━━━━━ Material

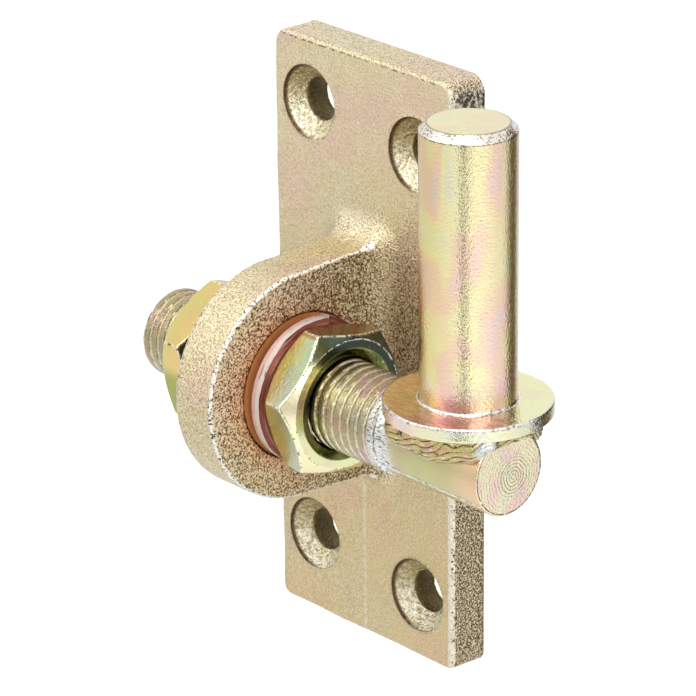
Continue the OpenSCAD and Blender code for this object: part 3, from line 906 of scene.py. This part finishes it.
bead_r = bead_r * (0.97 + 0.02 * waver) - ripple_depth * (1 - ripple) * np.minimum(1, tail)
by_end = np.exp(-((run_x - stud_right + 0.6) / 1.1) ** 2 - ((run_y + 6.2) / 1.3) ** 2)
lump = 0.8 * by_end * np.clip(np.cos(around + 0.3), 0, 1) ** 2
bead_out = (bead_r + lump) * np.cos(around)
bead_up = (bead_r + lump) * np.sin(around)
bead = np.stack(np.broadcast_arrays(
    run_x + outward_x * bead_out, axis_y + run_y + outward_y * bead_out, run_z + bead_up), -1)
bead[..., 2] = np.minimum(bead[..., 2], collar_under)
weld_points, weld_faces = capped(bead, bead[0].mean(0), bead[-1].mean(0), flip=True)
weld = surface(
    "weld_run", weld_points, weld_faces, "pintle", "weld_bead",
    {"ripple": on_points(ripple), "silver": on_points(np.clip(lump * 2.2, 0, 1))})

zinc = Plating("weld_zinc", 0.24)
ripples = zinc.stored("ripple")
broken = zinc.noise(zinc.spot, 620.0, 2.0, 0.6)
valleys = zinc.times((ripples, 0.62, 0.30), (broken, 0.36, 0.50, 0.25, 1.0))
ridges = zinc.times((ripples, 0.90, 1.0), (broken, 0.50, 0.64, 0.0, 0.7))
# painted shadow: dark along the bead's top, under the collar's rim
collar_shadow = zinc.stepped(zinc.z, collar_under - 0.9, collar_under - 0.3, 0.0, 0.9)
slag = zinc.stepped(zinc.noise(zinc.spot, 700.0, 2.0, 0.6), 0.40, 0.30)
weld_colour = zinc.layered(
    zinc.film(260.0, (0.60, 0.50, 0.27), 1.0),
    (valleys, (0.07, 0.05, 0.03)),
    (ridges, (0.96, 0.93, 0.84)),
    (collar_shadow, (0.05, 0.04, 0.025)),
    (slag, (0.06, 0.05, 0.04)),
    (zinc.stored("silver"), (0.66, 0.67, 0.66)),
)
zinc.dress([weld], weld_colour, zinc.grain(1400.0, 3600.0)["Height"], 0.00016)

# ----------------------------------------
# Nuts: thin M20 hexagon nuts, forged, chamfered on both faces, countersunk and tapped; zinc
# plated with a thick green-gold passivation.
# ----------------------------------------
nut_half_af, nut_m, nut_face_r, nut_sink_r = 15.0, 9.0, 14.25, 12.1
nut_corner_r = nut_half_af / np.cos(np.radians(30)) - 0.12
nut_slope = np.tan(np.radians(38))
sink_slope = 0.42
mouth_r, mouth_deep = 10.3, 1.7
bore_slack = 0.14
corner_share = np.linspace(-1, 1, 30, endpoint=False)
corner_share = np.sign(corner_share) * np.abs(corner_share) ** 0.55
nut_degrees = np.concatenate([k * 60 + 30 + 30 * corner_share * (1 - 1e-9) for k in range(6)])
nut_degrees = np.sort(nut_degrees % 360)[None, :]


def soft_least(a, b, width):
    """Smaller of two values, with the corner between them eased over a width."""
    share = np.clip(0.5 + 0.5 * (b - a) / width, 0, 1)
    return b + (a - b) * share - width * share * (1 - share)


def thin_nut(node, turned_deg, name):
    """Nut as one closed band of rings: up the flats, where the hexagon is cut by the chamfer's cone, in over
    the face, down through countersink and thread, and out over the bearing face."""
    x0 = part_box(node)[0][0] / MM
    angle = np.radians(nut_degrees) + np.radians(turned_deg)
    off_flat = (nut_degrees % 60) - 30
    hexagon = soft_least(nut_half_af / np.cos(np.radians(off_flat)), nut_corner_r, 0.25)
    cut_z = np.linspace(0.0, 2.5, 26)
    side_z = np.concatenate([cut_z, np.linspace(2.8, nut_m - 2.8, 5), nut_m - cut_z[::-1]])[:, None]
    cone = nut_face_r + np.minimum(side_z, nut_m - side_z) / nut_slope
    face_r = nut_face_r + (nut_sink_r - nut_face_r) * np.linspace(0, 1, 7)[1:-1, None] + 0 * angle
    bore_z = np.linspace(nut_m, 0, 76)[:, None]
    threads = root_r + bore_slack + (crest_r - root_r) * thread_depth(x0 + bore_z, angle)
    mouth = np.where(bore_z > nut_m - mouth_deep, mouth_r, 0)
    sink = nut_sink_r - np.minimum(bore_z, nut_m - bore_z) / sink_slope
    bore_r = -soft_least(-np.maximum(threads, mouth), -sink, 0.15)
    z = np.concatenate([side_z, np.full((len(face_r), 1), nut_m), bore_z, np.zeros((len(face_r), 1))])
    r = np.concatenate([soft_least(hexagon, cone, 0.35), face_r, bore_r, face_r[::-1]])
    points = around_stud(x0 + z, r, angle)
    rows, columns = points.shape[:2]
    side_rows = len(side_z)
    bore = slice(side_rows + len(face_r), side_rows + len(face_r) + len(bore_z))
    edge, sunk, face = (np.zeros((rows, columns)) for _ in range(3))
    at_corner = np.exp(-((30 - np.abs(off_flat)) / 0.9) ** 2) * (hexagon < cone)
    edge[:side_rows] = np.maximum(at_corner, np.exp(-((hexagon - cone) / 0.24) ** 2))
    edge[side_rows - 1] = edge[0] = 1.0
    sunk[bore] = np.clip((nut_m - bore_z) / 1.3, 0.35, 1)
    face[:side_rows] = np.clip((hexagon - cone) / 0.12 + 0.5, 0, 1) * (side_z > nut_m / 2)
    face[side_rows:bore.start] = 1.0
    out = np.broadcast_to(z / nut_m, (rows, columns))
    faces = sheet_faces(rows, columns, wrap_rows=True)[:, ::-1]
    return surface(
        name, points.reshape(-1, 3), faces.tolist(), node, node,
        {"edge": edge.ravel(), "sunk": sunk.ravel(), "out": out.ravel(), "face": face.ravel()}, sharp=25)


front_nut = thin_nut("front_nut", 20, "front_thin_nut")
rear_nut = thin_nut("rear_nut", 9, "rear_thin_nut")
front_face_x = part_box("front_nut")[0][0] / MM + nut_m
green_gold, gold_side, gold_end = (0.66, 0.59, 0.28), (0.72, 0.62, 0.24), (0.80, 0.60, 0.25)
sea_green, face_straw = (0.50, 0.59, 0.42), (0.90, 0.89, 0.58)
for nut, plating_name, inner, outer, face_tone, face_shadow, patchy in (
    (front_nut, "front_nut_zinc", green_gold, sea_green, face_straw, (0.05, 0.07, 0.055), 0.6),
    (rear_nut, "rear_nut_zinc", gold_side, gold_end, gold_end, (0.03, 0.02, 0.01), 0.3),
):
    zinc = Plating(plating_name, 0.15)
    blotches = zinc.noise(zinc.spot, 170.0)
    chips = zinc.noise(zinc.spot, 1400.0, 2.0, 0.7)
    on_face, edges, sunk = zinc.stored("face"), zinc.stored("edge"), zinc.stored("sunk")
    side = zinc.mixed((zinc.ragged(zinc.stored("out"), blotches, 1.6), 0.25, 0.75), inner, outer)
    if nut is rear_nut:
        # painted shade: darker and greener towards the bottom
        side = zinc.mixed((zinc.z, 1, -3), side, (0.40, 0.42, 0.13))
        shaded = 1.0
    else:
        # painted shade: the top facet darker brown
        top_facet_shade = zinc.times((zinc.z, 11.5, 13.0, 0.0, 0.9), (zinc.y, axis_y - 6.9, axis_y - 6.4))
        side = zinc.mixed(top_facet_shade, side, (0.44, 0.22, 0.09))
        towards_wall = zinc.times_plus(zinc.minus(zinc.y, axis_y), 0.6, zinc.z)
        shaded = zinc.stepped(zinc.ragged(towards_wall, blotches, 10), 2, 8)
    flat_face = zinc.stepped(zinc.x, front_face_x - 0.25, front_face_x - 0.08)
    sink_film = zinc.mixed((blotches, 0.42, 0.58), (0.10, 0.13, 0.03), (0.24, 0.23, 0.07))
    scratches = zinc.noise(zinc.stretched((0.25, 1.0, 1.0)), 900.0, 3.0, 0.7)
    nut_colour = zinc.layered(
        zinc.film(120.0, zinc.mixed(on_face, side, face_tone), patchy),
        # painted shadow on chamfer and face: on the front nut where it turns towards the wall, all over the
        # rear nut's, which faces the eye across a gap
        (zinc.times(on_face, shaded, 0.95), face_shadow),
        # painted shade: the front nut's flat face near black where it turns towards the wall
        (zinc.times(flat_face, shaded, 0.5), (0.012, 0.018, 0.015)),
        # bore: olive film, going into painted shade, near black, deeper in
        ((sunk, 0.1, 0.3), zinc.mixed((sunk, 0.8, 1.0), sink_film, (0.02, 0.018, 0.012))),
        # worn corners and chamfer edges painted white, also standing in for their highlight
        (zinc.times(edges, (chips, 0.44, 0.54, 0.0, 0.9)), (0.98, 0.98, 0.92)),
        (zinc.times(edges, (chips, 0.44, 0.36)), (0.05, 0.05, 0.03)),
        ((scratches, 0.66, 0.74, 0.0, 0.6), (0.95, 0.93, 0.85)),
    )
    zinc.dress([nut], nut_colour, zinc.grain(1100.0, 3500.0)["Height"], 0.00006)

# ----------------------------------------
# Spring washers: a square bar of spring steel coiled nearly once round, cut off with sharp
# ends that bite into nut and eye, hardened and zinc plated with a rose passivation.
# ----------------------------------------
washer_r, washer_b, washer_s, washer_gap = 16.0, 5.8, 3.7, 9.0
squareness = 0.28


def spring_washer(node, start_deg, name):
    """Rounded square section carried along a left-hand helix of nearly a turn, whose rise follows a quarter
    of a sine and is done by four fifths of the way; both ends are cut square and closed."""
    low, high = (np.array(end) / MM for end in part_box(node))
    share = np.linspace(0, 1, 150)[:, None]
    angle = np.radians(start_deg - (360 - washer_gap) * share)
    lift = (high[0] - low[0] - washer_s) * np.sin(np.pi / 2 * np.minimum(1.25 * share, 1))
    corner = np.linspace(0, 2 * np.pi, 40, endpoint=False)[None, :]
    wide = np.sign(np.cos(corner)) * np.abs(np.cos(corner)) ** squareness + 0 * share
    tall = np.sign(np.sin(corner)) * np.abs(np.sin(corner)) ** squareness + 0 * share
    r = washer_r - washer_b / 2 + washer_b / 2 * wide
    rings = around_stud(low[0] + lift + washer_s / 2 + washer_s / 2 * tall, r, angle)
    points, faces = capped(rings, rings[0].mean(0), rings[-1].mean(0))
    wall = on_points(np.clip((wide - 0.55) / 0.25, 0, 1))
    across = on_points(0.5 + 0.5 * tall, 0.5)
    return surface(
        name, points, faces, "wall_plate", node, {"wall": wall, "across": across}, sharp=35)


washers = [
    spring_washer("front_spring_washer", 160, "front_split_washer"),
    spring_washer("rear_spring_washer", 60, "rear_split_washer"),
]
zinc = Plating("spring_zinc", 0.14, metallic=0.5)
coil_lines = zinc.noise(zinc.stretched((3.4, 0.35, 0.35)), 480.0, 2.0, 0.6)
outer_wall = zinc.stored("wall")
inner_wall = zinc.film(150.0, (0.95, 0.76, 0.80), 0.7)
# painted light across the outer wall: rose, a broad painted highlight in white, a painted black reflection
# line, then dark red painted shade next to the nut
painted_wall_bands = zinc.tinted(zinc.ragged(zinc.stored("across"), coil_lines, 0.30), [
    (0.0, (0.95, 0.70, 0.74)), (0.40, (0.92, 0.74, 0.82)), (0.46, (1.0, 0.98, 0.97)),
    (0.76, (1.0, 0.98, 0.97)), (0.80, (0.03, 0.015, 0.015)), (0.88, (0.20, 0.04, 0.03)),
    (1.0, (0.24, 0.05, 0.03))])
# painted shade: every face but the outer wall dark red
shaded_faces = zinc.mixed(outer_wall, (0.24, 0.045, 0.03), inner_wall)
# thin dark painted reflection lines along the coil
washer_colour = zinc.layered(
    shaded_faces, (outer_wall, painted_wall_bands), ((coil_lines, 0.36, 0.28, 0.0, 0.85), (0.08, 0.02, 0.02)))
zinc.tree.links.new(washer_colour, zinc.shader["Base Color"])
for washer in washers:
    washer.data.materials.append(zinc.material)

━━━━━━━━━━

**What the task asks**: Return exactly the opening lines of the listing above, ending with the line that has "nut_degrees = np.sort(nut_degrees".

**Output**:
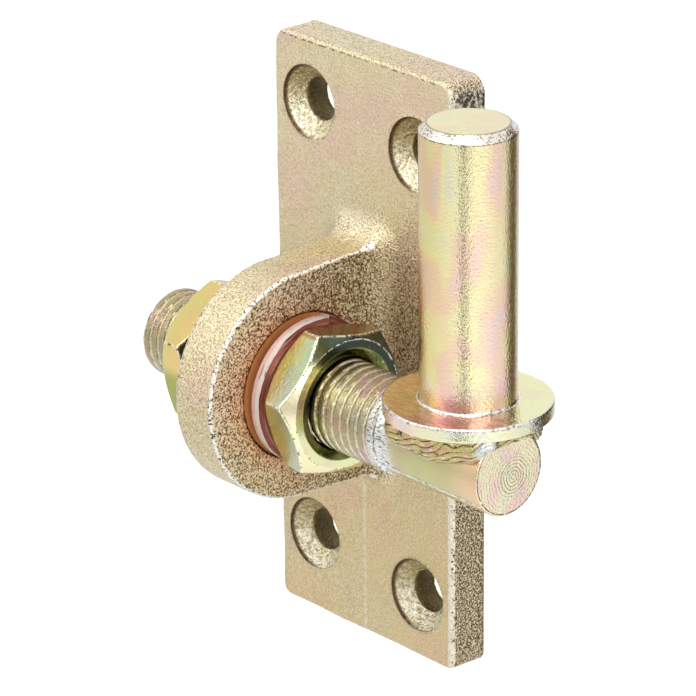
Continue the OpenSCAD and Blender code for this object: part 3, from line 906 of scene.py. This part finishes it.
bead_r = bead_r * (0.97 + 0.02 * waver) - ripple_depth * (1 - ripple) * np.minimum(1, tail)
by_end = np.exp(-((run_x - stud_right + 0.6) / 1.1) ** 2 - ((run_y + 6.2) / 1.3) ** 2)
lump = 0.8 * by_end * np.clip(np.cos(around + 0.3), 0, 1) ** 2
bead_out = (bead_r + lump) * np.cos(around)
bead_up = (bead_r + lump) * np.sin(around)
bead = np.stack(np.broadcast_arrays(
    run_x + outward_x * bead_out, axis_y + run_y + outward_y * bead_out, run_z + bead_up), -1)
bead[..., 2] = np.minimum(bead[..., 2], collar_under)
weld_points, weld_faces = capped(bead, bead[0].mean(0), bead[-1].mean(0), flip=True)
weld = surface(
    "weld_run", weld_points, weld_faces, "pintle", "weld_bead",
    {"ripple": on_points(ripple), "silver": on_points(np.clip(lump * 2.2, 0, 1))})

zinc = Plating("weld_zinc", 0.24)
ripples = zinc.stored("ripple")
broken = zinc.noise(zinc.spot, 620.0, 2.0, 0.6)
valleys = zinc.times((ripples, 0.62, 0.30), (broken, 0.36, 0.50, 0.25, 1.0))
ridges = zinc.times((ripples, 0.90, 1.0), (broken, 0.50, 0.64, 0.0, 0.7))
# painted shadow: dark along the bead's top, under the collar's rim
collar_shadow = zinc.stepped(zinc.z, collar_under - 0.9, collar_under - 0.3, 0.0, 0.9)
slag = zinc.stepped(zinc.noise(zinc.spot, 700.0, 2.0, 0.6), 0.40, 0.30)
weld_colour = zinc.layered(
    zinc.film(260.0, (0.60, 0.50, 0.27), 1.0),
    (valleys, (0.07, 0.05, 0.03)),
    (ridges, (0.96, 0.93, 0.84)),
    (collar_shadow, (0.05, 0.04, 0.025)),
    (slag, (0.06, 0.05, 0.04)),
    (zinc.stored("silver"), (0.66, 0.67, 0.66)),
)
zinc.dress([weld], weld_colour, zinc.grain(1400.0, 3600.0)["Height"], 0.00016)

# ----------------------------------------
# Nuts: thin M20 hexagon nuts, forged, chamfered on both faces, countersunk and tapped; zinc
# plated with a thick green-gold passivation.
# ----------------------------------------
nut_half_af, nut_m, nut_face_r, nut_sink_r = 15.0, 9.0, 14.25, 12.1
nut_corner_r = nut_half_af / np.cos(np.radians(30)) - 0.12
nut_slope = np.tan(np.radians(38))
sink_slope = 0.42
mouth_r, mouth_deep = 10.3, 1.7
bore_slack = 0.14
corner_share = np.linspace(-1, 1, 30, endpoint=False)
corner_share = np.sign(corner_share) * np.abs(corner_share) ** 0.55
nut_degrees = np.concatenate([k * 60 + 30 + 30 * corner_share * (1 - 1e-9) for k in range(6)])
nut_degrees = np.sort(nut_degrees % 360)[None, :]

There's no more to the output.